A. Primary Inspection
[22] When the Plaintiff arrived at the CBSA’s Primary booth at the Douglas port of entry, he was greeted by BSO Jace Findlay (BSO Findlay). BSO Geoffery Maclean (BSO Maclean) was also in the booth, acting as a mentor to BSO Findlay, but did not interact with the Plaintiff.
[23] The Plaintiff states that BSO Findlay asked him what he was bringing back to Canada, and he answered that he had wine and gave BSO Findlay the receipts. He then made a smoking gesture, indicating he had one package of cigarettes. The Plaintiff states that BSO Findlay did not ask him the total value of the goods, but rather just handed him a card and told him to go to the office building (for Secondary inspection).
[24] In contrast, BSO Findlay’s evidence is that he asked the Plaintiff a number of questions, which he indicated were “mandatory”

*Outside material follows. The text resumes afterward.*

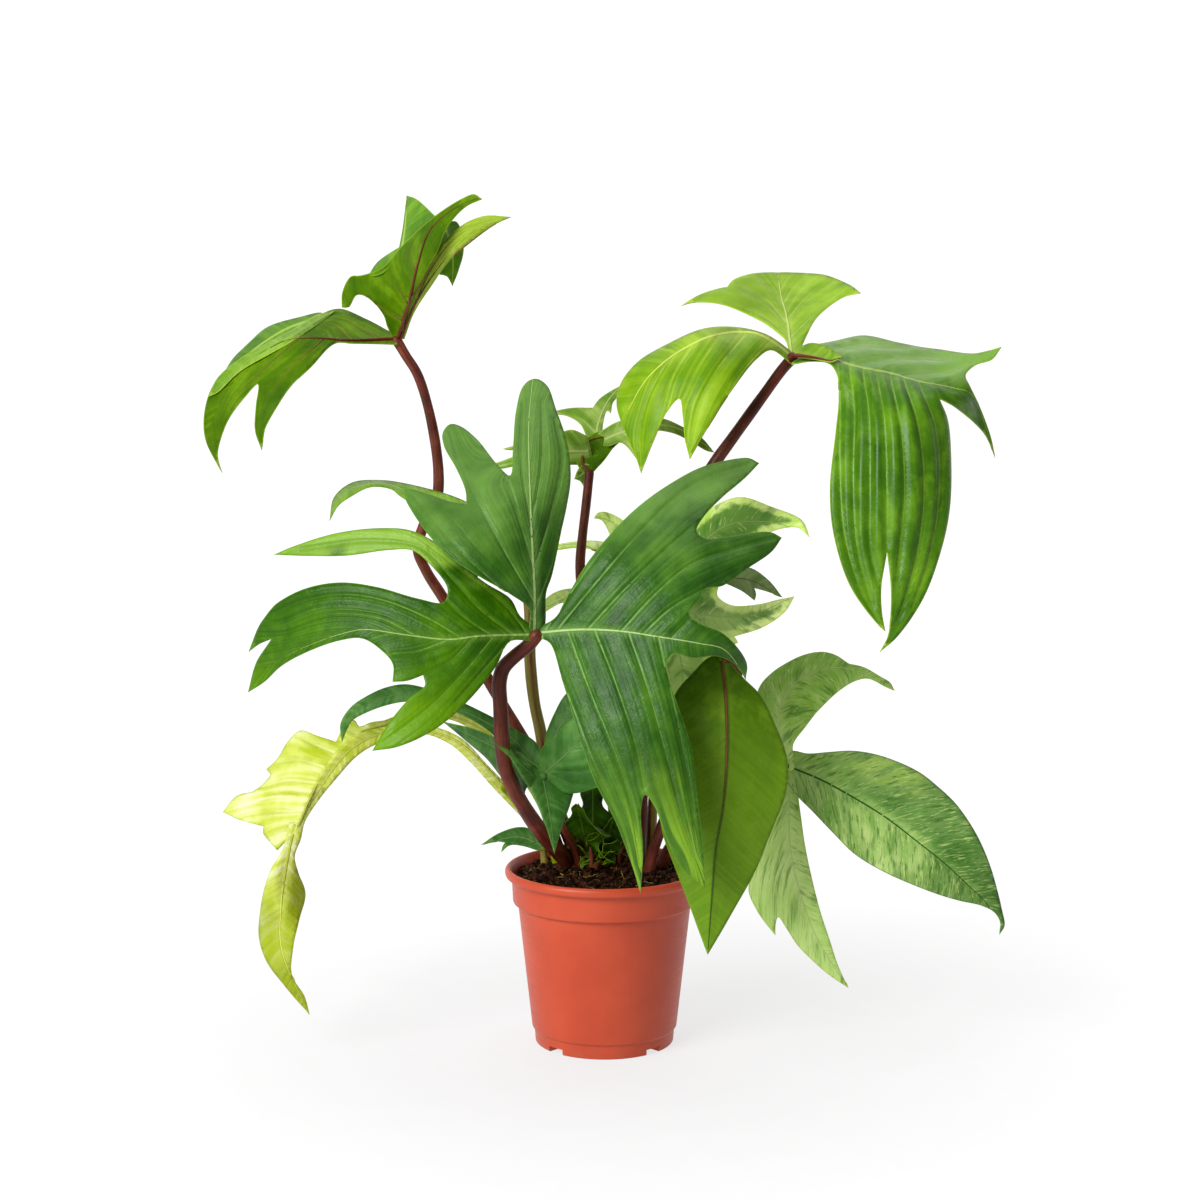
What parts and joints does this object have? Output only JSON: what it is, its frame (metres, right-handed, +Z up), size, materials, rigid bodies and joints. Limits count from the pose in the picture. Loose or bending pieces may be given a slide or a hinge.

questions he usually asked of persons crossing into Canada. According to BSO Findlay, he asked all of the mandatory questions, including the total value of goods, whether the Plaintiff had over $10,000.00 CAD in currency, whether he was bringing in any business or commercial goods, weapons or firearms, or food, plants or animals. BSO Findlay testified he also asked the Plaintiff whether he had any alcohol, tobacco or cannabis, to which the Plaintiff replied, “13 bottles of wine, 1 pack of cigarettes and no cannabis.”
He stated that he also asked the Plaintiff whether he had received any gifts, to which he replied, “No”
.
[25] BSO Findlay stated that he completed a Secondary Inspection referral slip (referred to as a “BSF235”
form) and referred the Plaintiff to the secondary area for examination. A copy of the slip was entered into evidence, and it shows a number of notations, including 13 bottles of wine, 1 pack of cigarettes, and “NC”,
which indicated that the Plaintiff had declared that he had no cannabis. BSO Findlay marked “verify dec[laration]”
on the form in two locations, including in a handwritten notation inside a box next to the 13 bottles of wine. According to BSO Findlay, the referral to Secondary was made because the Plaintiff declared a large quantity of relatively high value wine, and it was necessary to match the bottles in his possession with the receipts in order to ensure that the Plaintiff was not paying too much – or too little – duty on the value of the wine.
[26] At trial, the Plaintiff pointed out a number of errors in the BSF235 form. The most important mistake was that BSO Findlay did not indicate the value of the goods declared. He also wrongly marked the box for “no items declared”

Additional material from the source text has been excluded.